- Born: Dandeniya Hemachandra de Silva 5 November 1932 Galle, Sri Lanka
- Died: 25 April 2014 (aged 81) Melbourne, Victoria, Australia
- Other names: DH, Hema
- Occupations: Municipal Commissioner, Kandy Municipal Council, previously Assistant Charity Commissioner and subsequently Charity Commissioner, Colombo Municipal Council
- Known for: Cricket, Community Development

= Dandeniya Hemachandra de Silva =

Sri Lankan cricketer

Dandeniya Hemachandra de Silva (5 November 1932 – 25 April 2014) was a Sri Lankan cricketer and senior local government official.

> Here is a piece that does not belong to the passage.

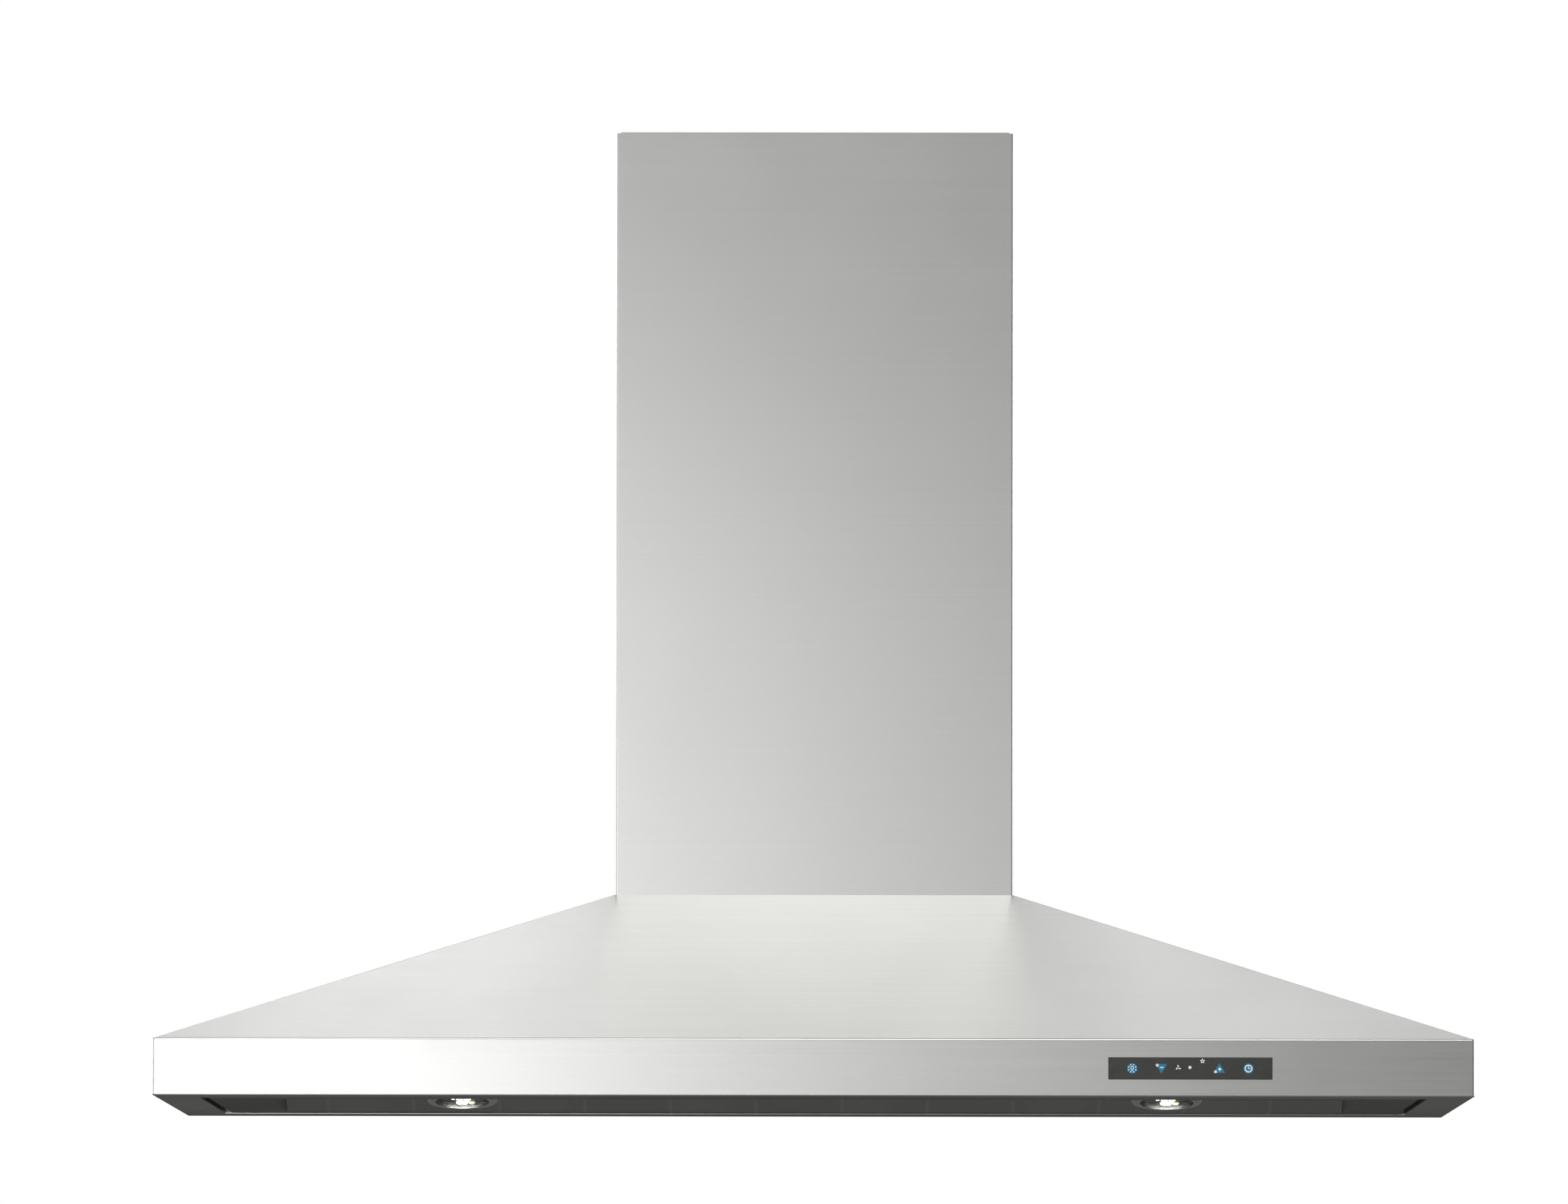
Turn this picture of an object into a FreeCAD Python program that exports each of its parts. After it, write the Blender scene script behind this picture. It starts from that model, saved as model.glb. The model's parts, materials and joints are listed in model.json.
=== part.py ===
"""Island range hood: a pyramid canopy hung from a telescoping ceiling frame.

Units are millimetres. +X is the hood's right as its user faces the controls, +Y is its rear and +Z is up.
The origin is the middle of the ceiling bracket's top face, so the hood hangs below z = 0.
Heights inside the canopy are given above the rim's lower edge and turned into z by level().
"""

import FreeCAD
import Part
import math
import os

Vector = FreeCAD.Vector

# ---------------------------------------------------------------- driving dimensions
CANOPY_WIDTH = 1067.0
CANOPY_DEPTH = 700.0
RIM_HEIGHT = 46.0
CANOPY_RISE = 124.0
CHIMNEY_WIDTH = 327.0
CHIMNEY_DEPTH = 286.0
CHIMNEY_HEIGHT = 628.0
TOTAL_HEIGHT = RIM_HEIGHT + CANOPY_RISE + CHIMNEY_HEIGHT

SHEET = 1.0  # stainless skin
BEND_RADIUS = 2.0
LOWER_BEND_RADIUS = 1.0  # fold between the rim band and its flange
GAP = 0.3  # play between parts that are only laid side by side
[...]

Commonly known as D.H. de Silva, he was educated at Mahinda College, Galle, and at the University of Peradeniya. He captained both his school cricket team and the university cricket team, before representing Nomads Sports Club and Sinhalese Sports Club in Sri Lankan cricket. He was a founding member of the Nomads Sports Club and captained the Nomads cricket team. An opening batsman, he played in two first-class matches, representing Ceylon in 1969 and State Services in 1973.

D.H. de Silva worked as the Charity Commissioner of the Colombo Municipal Council and later as the Municipal Commissioner of the Kandy Municipal Council. He also served as a cricket and tennis coach for the school children in Kandy district, before migrating to Australia. De Silva was the first cricket coach of the Sri Lankan cricketer Kumar Sangakkara. His younger brother Premachandra de Silva represented Ceylon and another younger brother, Somachandra de Silva, played Test cricket for Sri Lanka. Somachandra later became the chairman of Sri Lanka Cricket. De Silva died on 25 April 2014 in Melbourne, Australia, at the age of 81.